In organizational structure, two voices exist – leadership and management – and every organization needs both voices working at the same time. Leadership is the voice that helps to reach out, change and move ahead. Management is the voice that helps an organization remain steady and calm. "The dilemma is that those two voices are trying to answer two different questions," Rendle said.

Management asks if they are doing things right to ensure organizational satisfaction. The hardest church to lead is a satisfied church, he said, because members do not want to take risks or to move beyond their current scope or circumstance.

Leadership, however, asks if they are doing the right things and it can be "an amazingly disruptive practice." The question of who God is calling the church to be "causes a church to stop in place and think again" and ponder if they are on the right path, have the right mission or are serving the people they are called to serve.

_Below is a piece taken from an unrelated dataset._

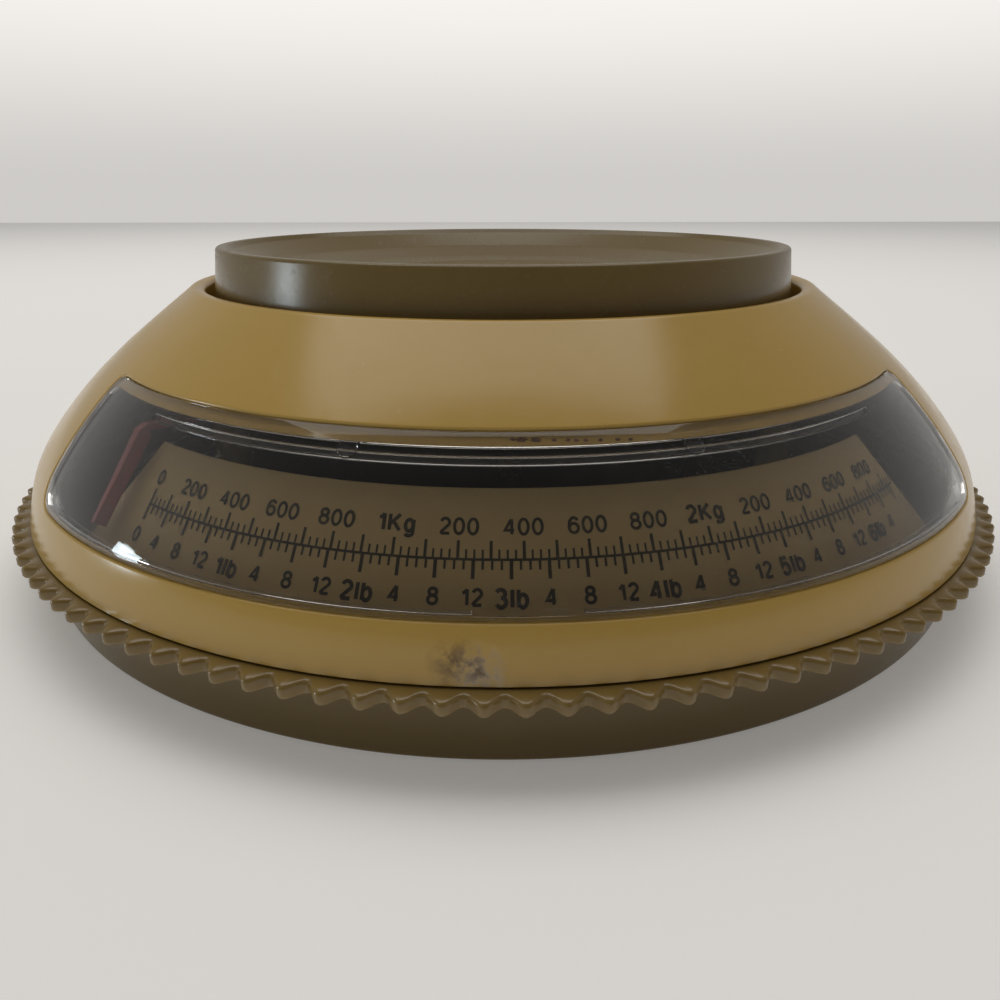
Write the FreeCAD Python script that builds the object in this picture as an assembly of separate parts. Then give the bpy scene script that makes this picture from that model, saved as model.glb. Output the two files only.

"We are in a time in which we have been asked for leadership, but we will be rewarded for management," he said. "The test is to see if we are paying attention."

Other business

In other actions, the board:

  • Heard of a study under way by the worship section of the agency to discover the adequacy of cultural ritual resources with multiple constituencies and develop and test new ritual resources for those congregations that do not fit the "traditional" modes of United Methodist worship. These resources will not replace official United Methodist Church ritual resources;
  • Considered legislation for the 2008 General Conference, including a resolution from the Native American Comprehensive Plan requesting moving from the United Methodist Board of Global Ministries to the Board of Discipleship and approval of and referral to the Council of Bishops legislation related to guaranteed clergy appointments about the need for a more efficient process for moving elders who do not consistently maintain standards of excellence into renewal or other work;
  • Viewed a new DVD about Accountable Discipleship

*Green is a United Methodist News Service news writer based in Nashville, Tenn.